No entanto, foi no templo de Arad, no Neguev, ao sul de Jerusalém, que se encontrou fortes evidências de Asherah. No santuário interno foram encontrados dois altares diante de um par de pedras verticais, possivelmente lugar de culto a Yahweh e Asherah. Um outro altar foi encontrado no pátio externo do templo com tigelas dos sacerdotes e cinzas de ossos de animais queimados, no canto uma irmandade local e altares com pedras duplas. O templo é datado aproximadamente da época do Bronze Recente, entre o 10º e 8º séculos a.C., quando possivelmente a reforma de Ezequias o extinguiu.

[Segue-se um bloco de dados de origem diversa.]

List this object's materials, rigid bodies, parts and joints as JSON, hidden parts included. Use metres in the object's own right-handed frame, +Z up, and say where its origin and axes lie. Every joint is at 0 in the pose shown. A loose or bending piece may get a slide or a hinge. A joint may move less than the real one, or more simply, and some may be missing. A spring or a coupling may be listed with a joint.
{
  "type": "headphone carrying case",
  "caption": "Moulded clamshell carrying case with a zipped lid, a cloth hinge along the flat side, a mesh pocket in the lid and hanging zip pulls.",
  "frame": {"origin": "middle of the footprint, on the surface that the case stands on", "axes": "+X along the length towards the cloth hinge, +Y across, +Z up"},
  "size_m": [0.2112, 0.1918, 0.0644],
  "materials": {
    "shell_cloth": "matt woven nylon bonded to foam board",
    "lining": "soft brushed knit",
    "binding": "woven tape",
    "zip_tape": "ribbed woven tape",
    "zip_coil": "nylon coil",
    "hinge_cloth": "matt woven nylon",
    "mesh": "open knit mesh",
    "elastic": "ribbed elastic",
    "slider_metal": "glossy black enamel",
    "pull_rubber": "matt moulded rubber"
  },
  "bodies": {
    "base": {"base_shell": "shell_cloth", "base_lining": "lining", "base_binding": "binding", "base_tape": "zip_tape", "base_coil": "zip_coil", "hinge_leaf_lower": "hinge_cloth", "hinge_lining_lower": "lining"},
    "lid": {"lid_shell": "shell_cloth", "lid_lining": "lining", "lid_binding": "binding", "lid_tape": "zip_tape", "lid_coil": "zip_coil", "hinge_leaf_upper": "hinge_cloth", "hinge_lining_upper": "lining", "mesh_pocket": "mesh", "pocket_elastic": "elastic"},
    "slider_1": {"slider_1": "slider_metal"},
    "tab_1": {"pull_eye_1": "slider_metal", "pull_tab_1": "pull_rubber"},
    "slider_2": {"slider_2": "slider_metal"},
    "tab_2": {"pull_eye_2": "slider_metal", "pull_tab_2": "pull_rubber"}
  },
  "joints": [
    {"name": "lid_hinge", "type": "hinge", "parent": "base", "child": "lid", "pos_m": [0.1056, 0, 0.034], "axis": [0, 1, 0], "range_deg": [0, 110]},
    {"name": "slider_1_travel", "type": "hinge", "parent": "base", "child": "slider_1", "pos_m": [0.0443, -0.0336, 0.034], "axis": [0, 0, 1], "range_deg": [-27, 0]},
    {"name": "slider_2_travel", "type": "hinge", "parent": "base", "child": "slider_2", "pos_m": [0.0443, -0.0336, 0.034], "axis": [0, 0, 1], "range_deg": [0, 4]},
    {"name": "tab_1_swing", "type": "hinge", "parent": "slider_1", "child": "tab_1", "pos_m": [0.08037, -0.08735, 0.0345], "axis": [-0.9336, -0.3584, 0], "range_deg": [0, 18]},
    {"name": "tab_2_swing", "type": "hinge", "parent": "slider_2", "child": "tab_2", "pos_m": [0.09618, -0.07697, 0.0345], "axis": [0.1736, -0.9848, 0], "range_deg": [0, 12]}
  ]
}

De politeísta, Israel passa a se constituir monoteísta, pelo menos na religião oficial. Provavelmente, adorações a Deuses e Deusas dentro das casas continuaram por longo tempo, como forma de resistência. A centralização no Deus único, Yahweh, que neste processo também se apropriou das funções de Asherah, custou caro aos outros Deuses e Deusas que compartilhavam da mesma cultura. Esta proibição atingiu a vida de homens e mulheres, que ali
encontravam uma significação religiosa.

Afirmar Asherah como Deusa é polêmico, mas necessário à religião e à pesquisa bíblica. Dar voz a uma época em que Deuses e Deusas eram adorados, em que o próprio Yahweh foi adorado ao lado de Asherah, nos impulsiona a repensar não só as relações pré-estabelecidas entre homens e mulheres, bem como, a própria representação do sagrado estabelecida. Imaginar o sagrado como Deusa é reimaginar as relações de poder, não numa tentativa de apagar a presença de Deus e sim de dar espaço ao feminino no sagrado, novamente o feminino não como um atributo do Deus masculino, mas como Deusa. Esta talvez seja uma grande contribuição da reflexão feminista, que nos desloca e nos provoca a repensar o sagrado, como possibilidade de reimaginar a sociedade e as estruturas cristalizadas secularmente.

Aqui eu discorri apenas uma pequena parcela das informações a respeito de Asherah e seu "ocultamento" histórico. Se alguém interessado for se aprofundar, vai encontrar muito, mas muito material a respeito.